Where exactly will these workers come from? The Office for National Statistics projects that between 700,000 and 900,000 young people will turn 18 every year between now and 2030. Is our aspiration that every one of them will occupy medium and low-skilled roles? This is hardly the “race to the top” that was promised in the Government’s 2017 plan to improve social mobility through education.

The current tier 1 and tier 2 system has been effective in supplying high-skilled workers from non-EEA countries, but it has worked as part of a migration landscape that provides access to a steady supply of medium and low-skilled workers through our EU membership. A salary-based immigration system will block access to the workforce the UK economy needs and will be severely damaging to our creative industries, which rely not just on established talent but the bright talents of the future, for whom an annual income of £30,000 is the stuff of dreams. Salary levels are not a proxy for skills.

The political declaration says nothing about freelance workers, who make up 15% of the overall workforce and 35% of the creative sector. A freelance visa, as proposed by the Creative Industries Federation, would ensure continued access to skilled, short of exceptional, freelancers who are required on an occasional basis, often at short notice, and provide vital flexibility, especially to small businesses.

Even in the event of an orderly Brexit, there is a real risk that UK employers will not have access to the workforce they need, in either the short or medium term. No deal would “bring down the shutters overnight”, to quote the chief executive of London First.
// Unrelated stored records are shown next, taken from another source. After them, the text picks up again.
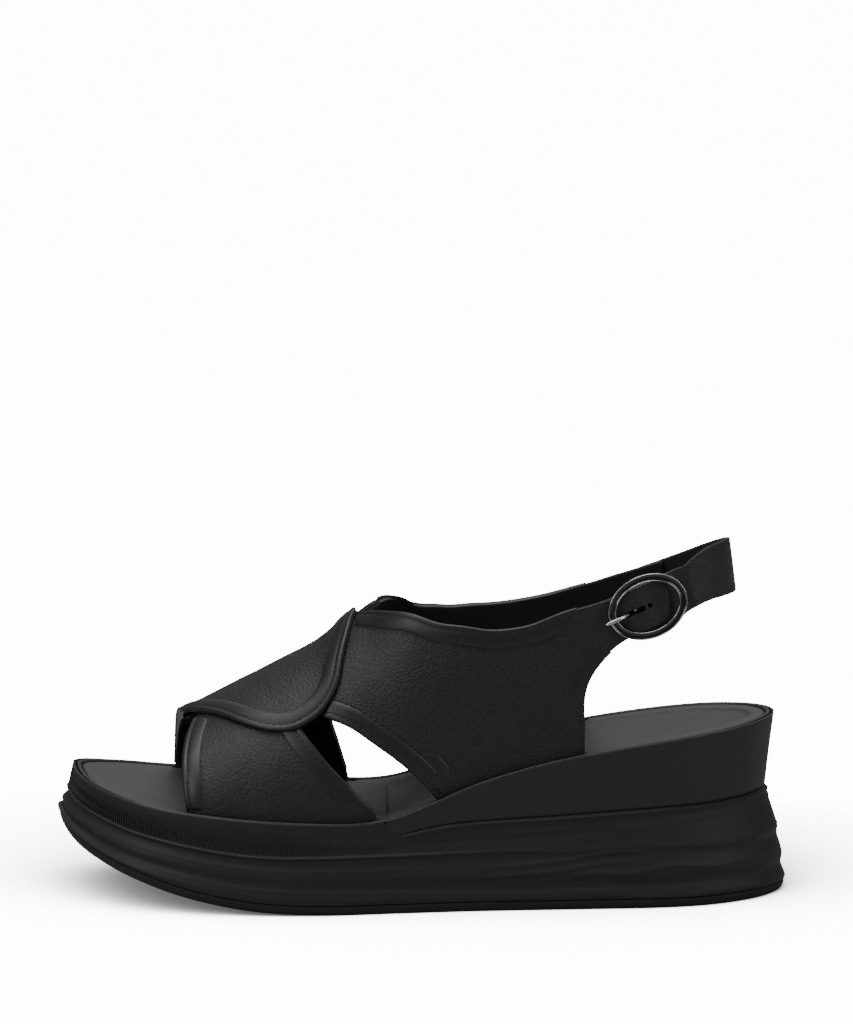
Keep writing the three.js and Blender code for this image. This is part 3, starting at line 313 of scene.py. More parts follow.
def step_down(angle):
    """The crossover panel comes down to its lining on the inner side."""
    return (LEATHER_LOW - PANEL_LOW) * smooth((angle - 148) / 26)


# ------------------------------------------------------------- the buckle's axes
def buckle_axes():
    """Place and directions of the buckle: along the strap, across it and outwards."""
    x, a = (np.array(k) for k in BUCKLE_AT)
    o, n = last(x, a), last_normal(x, a)
    u = last(x + 6, a + 0.88) - o
    u = unit(u - u.dot(n) * n)
    return o, u, np.cross(n, u), n


AT, ALONG, ACROSS, OUTWARDS = buckle_axes()


def at_buckle(u, v, n):
    """Point on the buckle's axes."""
    u, v, n = np.broadcast_arrays(*(np.asarray(k, float) for k in (u, v, n)))
    return AT + u[..., None] * ALONG + v[..., None] * ACROSS + n[..., None] * OUTWARDS


def billet_rise(x, angle):
    """The billet rises where it passes over the wrapped bar."""
    p = last(x, angle) - AT
    near = smooth(1 - np.abs(p @ ALONG - BAR_SHIFT) / 8)
    return (BAR_DROP + LOOP_IN + LOOP + GAP - p @ OUTWARDS) * near


def seat_top(u):
    """Height of the oval's centre line over the billet."""
    return LEATHER_TOP + 0.75 + WIRE - SEAT_BEND * np.asarray(u, float) ** 2


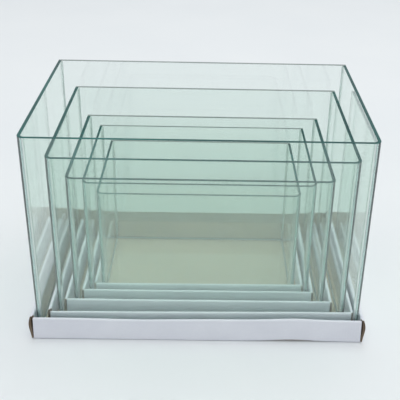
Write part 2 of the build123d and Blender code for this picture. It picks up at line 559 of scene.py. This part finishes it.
def makeFluteTree():
    # a wavy ribbon between two liners, set back into a cut edge
    tree, given, out = newTree("fluteRibbon", [
        ("Pitch", "Float", 0.0033), ("Swing", "Float", 0.0006), ("Depth", "Float", 0.0016),
        ("Steps per Flute", "Int", 8), ("Paper", "Float", 0.00016), ("Material", "Material", None)])
    line = addNode(tree, "GeometryNodeMeshToCurve")
    step = addNode(tree, "ShaderNodeMath", operation="DIVIDE")
    even = addNode(tree, "GeometryNodeResampleCurve", mode="LENGTH")
    reach = addNode(tree, "GeometryNodeSplineParameter")
    turns = addNode(tree, "ShaderNodeMath", operation="DIVIDE")
    angle = addNode(tree, "ShaderNodeMath", operation="MULTIPLY")
    angle.inputs[1].default_value = 2 * math.pi
    wave = addNode(tree, "ShaderNodeMath", operation="SINE")
    size = addNode(tree, "ShaderNodeMath", operation="MULTIPLY")
    across = namedVector(tree, "across")
    inward = namedVector(tree, "inward")
    shift = addNode(tree, "ShaderNodeVectorMath", operation="SCALE")
    move = addNode(tree, "GeometryNodeSetPosition")
    edges = addNode(tree, "GeometryNodeCurveToMesh")
    back = addNode(tree, "GeometryNodeExtrudeMesh", mode="EDGES")
    thick = addNode(tree, "GeometryNodeExtrudeMesh", mode="FACES", inputs={"Individual": False})
    under = addNode(tree, "GeometryNodeFlipFaces")
    both = addNode(tree, "GeometryNodeJoinGeometry")
    weld = addNode(tree, "GeometryNodeMergeByDistance", inputs={"Distance": 1e-6})
    links = [
        (given.outputs["Geometry"], line.inputs["Mesh"]), (given.outputs["Pitch"], step.inputs[0]),
        (given.outputs["Steps per Flute"], step.inputs[1]), (line.outputs[0], even.inputs["Curve"]),
        (step.outputs[0], even.inputs["Length"]), (even.outputs[0], move.inputs["Geometry"]),
        (reach.outputs["Length"], turns.inputs[0]), (given.outputs["Pitch"], turns.inputs[1]),
        (turns.outputs[0], angle.inputs[0]), (angle.outputs[0], wave.inputs[0]),
        (wave.outputs[0], size.inputs[0]), (given.outputs["Swing"], size.inputs[1]),
        (across, shift.inputs[0]), (size.outputs[0], shift.inputs["Scale"]),
        (shift.outputs[0], move.inputs["Offset"]), (move.outputs[0], edges.inputs["Curve"]),
        (edges.outputs[0], back.inputs["Mesh"]), (inward, back.inputs["Offset"]),
        (given.outputs["Depth"], back.inputs["Offset Scale"]),
        (back.outputs["Mesh"], thick.inputs["Mesh"]),
        (given.outputs["Paper"], thick.inputs["Offset Scale"]),
        (back.outputs["Mesh"], under.inputs["Mesh"]),
        (thick.outputs["Mesh"], both.inputs[0]), (under.outputs[0], both.inputs[0]),
        (both.outputs[0], weld.inputs["Geometry"]),
    ]
    for a, b in links:
        tree.links.new(a, b)
    endTree(tree, weld.outputs[0], (given, out))
    return tree


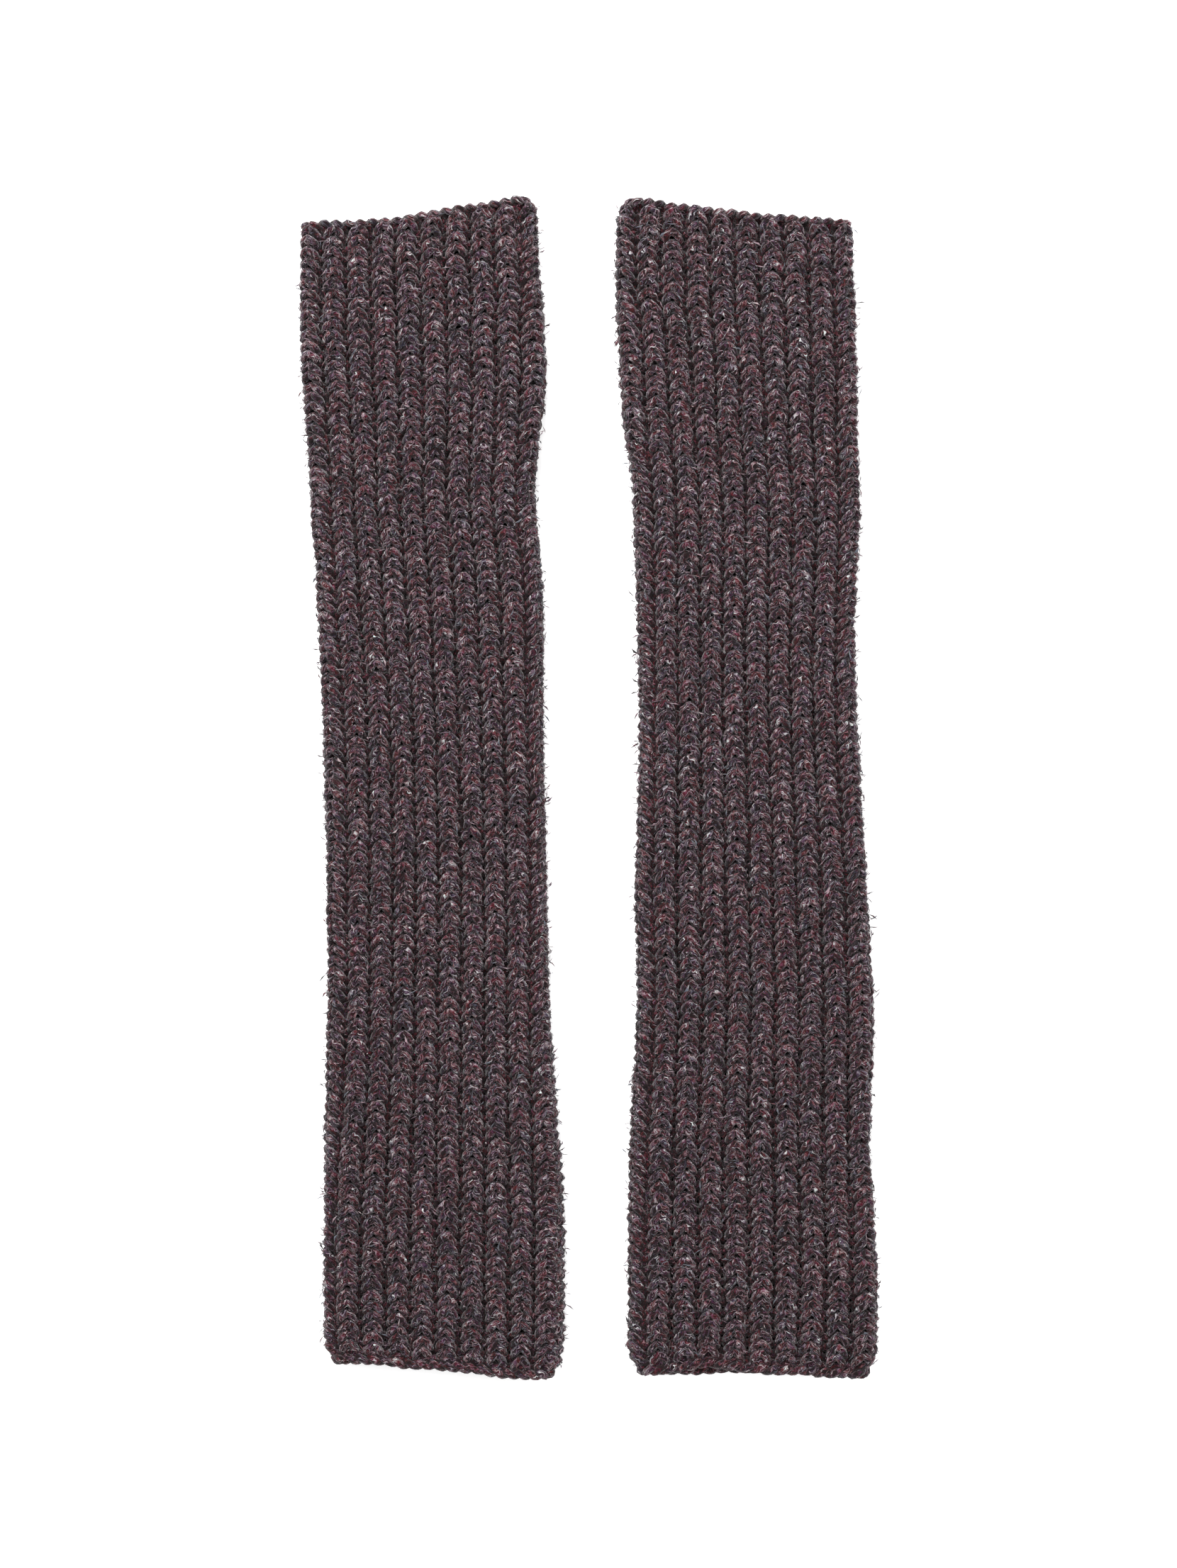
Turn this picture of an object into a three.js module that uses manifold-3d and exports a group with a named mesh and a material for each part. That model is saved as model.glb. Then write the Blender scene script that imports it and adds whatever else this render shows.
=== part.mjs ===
// A pair of long fingerless gloves: two rib-knit sleeves that lie flat, side by side, hand ends at +Y.
// Each sleeve is one knitted panel, folded lengthwise and joined along its thumb side. That seam stops for
// the thumb opening, and a bar tack closes each end of it.
// Millimetres, +Z up, origin under the middle of the pair.
import * as THREE from "three";
import { mergeVertices } from "three/addons/utils/BufferGeometryUtils.js";
import Module from "manifold-3d";

const wasm = await Module();
wasm.setup();

// ---- Driving dimensions ----
const SLEEVE_LENGTH = 422; // hand edge to arm edge, along the middle of a sleeve
const SLEEVE_WIDTH = 84; // a sleeve lying flat, before its edges wander
const PAIR_SPACING = 114; // between the middles of the two sleeves
const FABRIC = 5; // thickness of the knitted wall
const LAYER_GAP = 5.6; // air left between the upper and lower layers
const THUMB_FROM_HAND_EDGE = 41; // hand edge to the start of the thumb opening
const THUMB_LENGTH = 50; // length of the thumb opening along the seam
const THUMB_GAPE = 5; // how far its two edges stand apart
const TACK_LENGTH = 3; // one bar tack, along the seam
const SEAM_CHANNEL = 2.6; // height of the channel that the seam yarn closes
const CLEARANCE = 0.35; // between a seam or tack and the panel

// ---- What follows from them ----
const THICKNESS = 2 * FABRIC + LAYER_GAP;
const THUMB_END = THUMB_FROM_HAND_EDGE + THUMB_LENGTH;
const OVERRUN = 0.03; // how far a cutting solid runs past each mouth, as a share of the length
const LENGTH_STEPS = 36;
const FLAT_STEPS = 8;
const ARC_STEPS = 4;
const BAND_STEP = 2.5; // widest step across a band along the thumb edge

// How a sleeve lies. A row of an edge is [share of the length from the hand end, outward offset]. A row of a
// mouth is [share of the width from the outer edge, offset along the sleeve away from the middle].
const LEFT = {
  name: "left",
  thumbSide: 1,
  thumbEdge: [
    [0, -3.9], [0.05, -3.8], [0.12, -0.5], [0.165, 0.3], [0.2, -1.8], [0.245, -5],
    [0.33, -2.2], [0.46, -1.6], [0.68, 0.5], [0.86, 5.7], [1, 5.6],
  ],
  outerEdge: [[0, 5.6], [0.09, 6.1], [0.2, 3.2], [0.33, -0.3], [0.5, -3], [0.69, -4], [1, -3]],
  handMouth: [[0, -4.6], [0.25, -5.3], [0.52, -2.4], [0.7, 0.4], [0.85, 4.2], [1, 3.4]],
  armMouth: [[0, -1.9], [0.24, -1.7], [0.42, -0.1], [0.6, 2.5], [0.78, 4.8], [1, 3.8]],
};
const RIGHT = {
  name: "right",
  thumbSide: -1,
  thumbEdge: [
    [0, 3.4], [0.05, 4.5], [0.12, 4.5], [0.19, 3.3], [0.225, -0.4], [0.27, -1.9],
    [0.45, -3.9], [0.6, -2.6], [0.69, -3.3], [0.82, -0.5], [1, 0],
  ],
  outerEdge: [
    [0, -3], [0.12, -1.2], [0.25, -0.2], [0.36, -1.8],
    [0.5, 0.8], [0.68, 4.8], [0.8, 4], [0.92, 6.4], [1, 5.8],
  ],
  handMouth: [[0, -5], [0.3, -2.9], [0.57, -1.1], [0.74, 1.4], [0.9, 3.2], [1, 3.7]],
  armMouth: [[0, 2.4], [0.12, 3.5], [0.46, 1.4], [0.64, 3], [0.9, 3], [1, 1]],
};

// A smooth line through [at, value] rows, read at one place. It runs straight on past its ends.
function along(rows, at) {
  const last = rows.length - 1;
  const slope = (i) => {
    const before = rows[Math.max(i - 1, 0)];
    const after = rows[Math.min(i + 1, last)];
    return (after[1] - before[1]) / (after[0] - before[0]);
  };
  if (at <= rows[0][0]) return rows[0][1] + slope(0) * (at - rows[0][0]);
  if (at >= rows[last][0]) return rows[last][1] + slope(last) * (at - rows[last][0]);
  const i = rows.findIndex((row, n) => n < last && at < rows[n + 1][0]);
  const span = rows[i + 1][0] - rows[i][0];
  const u = (at - rows[i][0]) / span;
  const start = (2 * u ** 3 - 3 * u ** 2 + 1) * rows[i][1] + (u ** 3 - 2 * u ** 2 + u) * span * slope(i);
  const end = (3 * u ** 2 - 2 * u ** 3) * rows[i + 1][1] + (u ** 3 - u ** 2) * span * slope(i + 1);
  return start + end;
}

// Where a sleeve's own coordinates lie in the pair: across is signed, + towards the thumb side, and share
// runs from 0 at the hand mouth to 1 at the arm mouth.
function place(glove, across, share) {
  const edge = across > 0 ? glove.thumbEdge : glove.outerEdge;
  const reach = Math.abs(across) + along(edge, share);
  const x = glove.thumbSide * (Math.sign(across) * reach - PAIR_SPACING / 2);
  const widthShare = across / SLEEVE_WIDTH + 0.5;
  const hand = SLEEVE_LENGTH / 2 + along(glove.handMouth, widthShare);
  const arm = -SLEEVE_LENGTH / 2 - along(glove.armMouth, widthShare);
  return [x, THREE.MathUtils.lerp(hand, arm, share)];
}

function solidOf(geometry) {
  geometry.deleteAttribute("normal");
  geometry.deleteAttribute("uv");
  const merged = mergeVertices(geometry, 1e-4);
  const mesh = new wasm.Mesh({
    numProp: 3,
    vertProperties: merged.attributes.position.array,
    triVerts: new Uint32Array(merged.index.array),
  });
  return new wasm.Manifold(mesh);
}

function geometryOf(solid) {
  const { vertProperties, triVerts } = solid.getMesh();
  const geometry = new THREE.BufferGeometry();
  geometry.setAttribute("position", new THREE.BufferAttribute(vertProperties, 3));
  geometry.setIndex(new THREE.BufferAttribute(triVerts, 1));
  geometry.computeVertexNormals();
  return geometry;
}

// Moves every vertex of an extrusion to where a sleeve lies. The right sleeve's map mirrors the shape, so
// its faces are turned back.
function layOut(extrusion, glove, toSleeve) {
  const position = extrusion.attributes.position;
  const vertex = new THREE.Vector3();
  for (let i = 0; i < position.count; i++) {
    vertex.fromBufferAttribute(position, i);
    const [across, share, height] = toSleeve(vertex);
    position.setXYZ(i, ...place(glove, across, share), height);
  }
  if (glove.thumbSide < 0) {
    for (let i = 0; i < position.count; i += 3) {
      const second = new THREE.Vector3().fromBufferAttribute(position, i + 1);
      const third = new THREE.Vector3().fromBufferAttribute(position, i + 2);
      position.setXYZ(i + 1, ...third);
      position.setXYZ(i + 2, ...second);
    }
  }
  return extrusion;
}

// A straight line across an outline, in short steps that can follow a mouth's curve.
function lineAcross(outline, from, to, y, steps) {
  for (let i = 1; i <= steps; i++) {
    outline.lineTo(THREE.MathUtils.lerp(from, to, i / steps), y);
  }
}

// A flattened tube's outline: straight above and below, and half-round at both sides.
function stadium(width, height) {
  const straight = width / 2 - height / 2;
  const outline = new THREE.Shape();
  outline.moveTo(-straight, -height / 2);
  lineAcross(outline, -straight, straight, -height / 2, FLAT_STEPS);
  outline.absarc(straight, 0, height / 2, -Math.PI / 2, Math.PI / 2, false);
  lineAcross(outline, straight, -straight, height / 2, FLAT_STEPS);
  outline.absarc(-straight, 0, height / 2, Math.PI / 2, Math.PI * 1.5, false);
  return outline;
}

// The sleeve's solid, taken in by inset all round and run past both mouths by overrun.
function sleeveSolid(glove, inset, overrun) {
  const outline = stadium(SLEEVE_WIDTH - 2 * inset, THICKNESS - 2 * inset);
  const options = { depth: 1, steps: LENGTH_STEPS, curveSegments: ARC_STEPS, bevelEnabled: false };
  const toSleeve = ({ x, y, z }) => [x, z * (1 + 2 * overrun) - overrun, y + THICKNESS / 2];
  return solidOf(layOut(new THREE.ExtrudeGeometry(outline, options), glove, toSleeve));
}

// A band that follows the thumb edge: from and to are distances from the hand edge, inner and outer are how
// far its sides lie inside the edge, and height is its size up, centred between the layers.
function edgeBand(glove, from, to, inner, outer, height) {
  const across = Math.ceil((inner - outer) / BAND_STEP);
  const outline = new THREE.Shape();
  outline.moveTo(-inner, -height / 2);
  lineAcross(outline, -inner, -outer, -height / 2, across);
  outline.lineTo(-outer, height / 2);
  lineAcross(outline, -outer, -inner, height / 2, across);
  const steps = Math.max(1, Math.round((LENGTH_STEPS * (to - from)) / SLEEVE_LENGTH));
  const options = { depth: to - from, steps, bevelEnabled: false };
  const toSleeve = ({ x, y, z }) => [SLEEVE_WIDTH / 2 + x, (from + z) / SLEEVE_LENGTH, y + THICKNESS / 2];
  return solidOf(layOut(new THREE.ExtrudeGeometry(outline, options), glove, toSleeve));
}

function knitPanel(glove) {
  const beyond = OVERRUN * SLEEVE_LENGTH;
  const channel = edgeBand(glove, -beyond, SLEEVE_LENGTH + beyond, 2 * FABRIC, -FABRIC, SEAM_CHANNEL);
  const thumb = edgeBand(glove, THUMB_FROM_HAND_EDGE, THUMB_END, 2 * FABRIC, -FABRIC, THUMB_GAPE);
  const tube = sleeveSolid(glove, 0, 0).subtract(sleeveSolid(glove, FABRIC, OVERRUN));
  return tube.subtract(channel).subtract(thumb);
}

const yarn = (color) => new THREE.MeshStandardMaterial({ color, roughness: 0.95, metalness: 0 });
const PANEL_YARN = yarn(0x504447);
const SEAM_YARN = yarn(0x5c4b4e);
const TACK_YARN = yarn(0x4a3c3f);

// Yarn sewn between the two edges of the panel, clear of both, between two distances from the hand edge.
function stitching(glove, from, to, channelHeight) {
  return edgeBand(glove, from, to, FABRIC - CLEARANCE, CLEARANCE, channelHeight - 2 * CLEARANCE);
}

function addGlove(pair, glove) {
  const add = (name, solid, material) => {
    const mesh = new THREE.Mesh(geometryOf(solid), material);
    mesh.name = `${glove.name}_${name}`;
    pair.add(mesh);
  };
  const seam = (from, to) => stitching(glove, from + CLEARANCE, to - CLEARANCE, SEAM_CHANNEL);
  const tack = (from) => stitching(glove, from, from + TACK_LENGTH, THUMB_GAPE);
  add("knit_panel", knitPanel(glove), PANEL_YARN);
  add("hand_seam", seam(0, THUMB_FROM_HAND_EDGE), SEAM_YARN);
  add("arm_seam", seam(THUMB_END, SLEEVE_LENGTH), SEAM_YARN);
  add("upper_thumb_tack", tack(THUMB_FROM_HAND_EDGE + CLEARANCE), TACK_YARN);
  add("lower_thumb_tack", tack(THUMB_END - CLEARANCE - TACK_LENGTH), TACK_YARN);
}

// The pair stands on z = 0, and is centred on the origin whatever its edges do.
const pair = new THREE.Group();
addGlove(pair, LEFT);
addGlove(pair, RIGHT);
const middle = new THREE.Box3().setFromObject(pair).getCenter(new THREE.Vector3());
pair.children.forEach((mesh) => mesh.position.set(-middle.x, -middle.y, 0));

export default pair;
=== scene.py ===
# A pair of long rib-knit fingerless gloves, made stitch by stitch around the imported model. Metres, unless a
# name or comment says otherwise.
import math

import bpy
import numpy as np
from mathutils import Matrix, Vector
from mathutils.bvhtree import BVHTree


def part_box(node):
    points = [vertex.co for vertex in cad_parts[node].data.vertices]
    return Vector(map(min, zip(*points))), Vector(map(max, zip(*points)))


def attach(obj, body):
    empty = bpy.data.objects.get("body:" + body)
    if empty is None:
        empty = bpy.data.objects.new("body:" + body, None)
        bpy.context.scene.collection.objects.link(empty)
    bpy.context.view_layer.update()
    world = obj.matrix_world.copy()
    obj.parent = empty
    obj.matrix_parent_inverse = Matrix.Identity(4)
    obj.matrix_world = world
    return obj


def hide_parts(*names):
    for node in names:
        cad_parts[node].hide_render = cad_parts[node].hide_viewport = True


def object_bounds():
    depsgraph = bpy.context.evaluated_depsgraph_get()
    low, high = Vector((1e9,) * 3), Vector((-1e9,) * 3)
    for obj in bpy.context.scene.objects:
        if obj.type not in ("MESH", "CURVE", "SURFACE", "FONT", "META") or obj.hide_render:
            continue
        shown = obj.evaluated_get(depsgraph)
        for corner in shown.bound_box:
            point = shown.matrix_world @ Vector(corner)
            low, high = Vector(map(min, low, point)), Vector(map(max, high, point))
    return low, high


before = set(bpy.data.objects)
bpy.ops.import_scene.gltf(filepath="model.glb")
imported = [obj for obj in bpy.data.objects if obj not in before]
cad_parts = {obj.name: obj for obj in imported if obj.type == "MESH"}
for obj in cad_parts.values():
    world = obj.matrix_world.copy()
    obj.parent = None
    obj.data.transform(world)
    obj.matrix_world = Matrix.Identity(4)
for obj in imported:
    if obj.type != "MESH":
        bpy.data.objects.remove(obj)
CAD_BOX = [list(corner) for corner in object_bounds()]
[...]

Without assurances that our future immigration system will reflect the economy’s need for a broader range of skills and salaries, the UK’s future prosperity is at risk.

Over the last two years, we have seen an unswerving determination to end freedom of movement on the basis that this is the will of the people. This continues to baffle many of us, not least the Migration Advisory Committee, which has noted that migration flows are now falling sharply and the UK may find itself in the position of ending free movement just as public concern falls about the migration flows that result from it.

The rhetoric is getting in the way of the facts, and it is obscuring an obvious truth: freedom of movement is not just about attracting talent to the UK, important as that is. It is about the rights of future generations to enjoy the freedoms we have all taken for granted—to experience other cultures, to learn and work in diverse communities and places, and to enjoy, as we have, the enriching opportunities of a life lived without borders.

With so much uncertainty, Members in the elected Chamber face not so much a meaningful vote as a terrifying hand of pontoon, gambling, as the noble Lord, Lord Wilson, pointed out, on our futures. Stick with the deal on the table, despite it suiting no one, or twist and see what the next deal brings, but, in doing so, take the risk of leaving without a deal—an option no one believes is in the best interests of the UK.

On the advice of the ECJ’s advocate-general, there is a third choice. I have listened hard to other noble Lords who argue that a further referendum would be a betrayal of democracy. However, it seems to me that the betrayal happened over two years ago, when dubious, if not illegal, practices undermined a democratic process, and the false claims that underpinned the referendum meant that a bright future outside the EU was, as the noble and learned Lord, Lord Hope, pointed out, grossly mis-sold. All the evidence shows that pressing on, with or without a deal, will leave us in a worse position than we currently enjoy.

The decision rightly belongs to Members of the other place. Given all this, I believe that they would be justified in choosing that third option. Noble Lords have put forward possible ways in which this might play out, including taking the question back to the public and particularly to the next generation, on whom this decision will have the most impact. It is clear that Parliament now needs to take back control and press pause on the basis that pushing on cannot be the best way to ensure the future success of the UK, or to bring together our divided nation.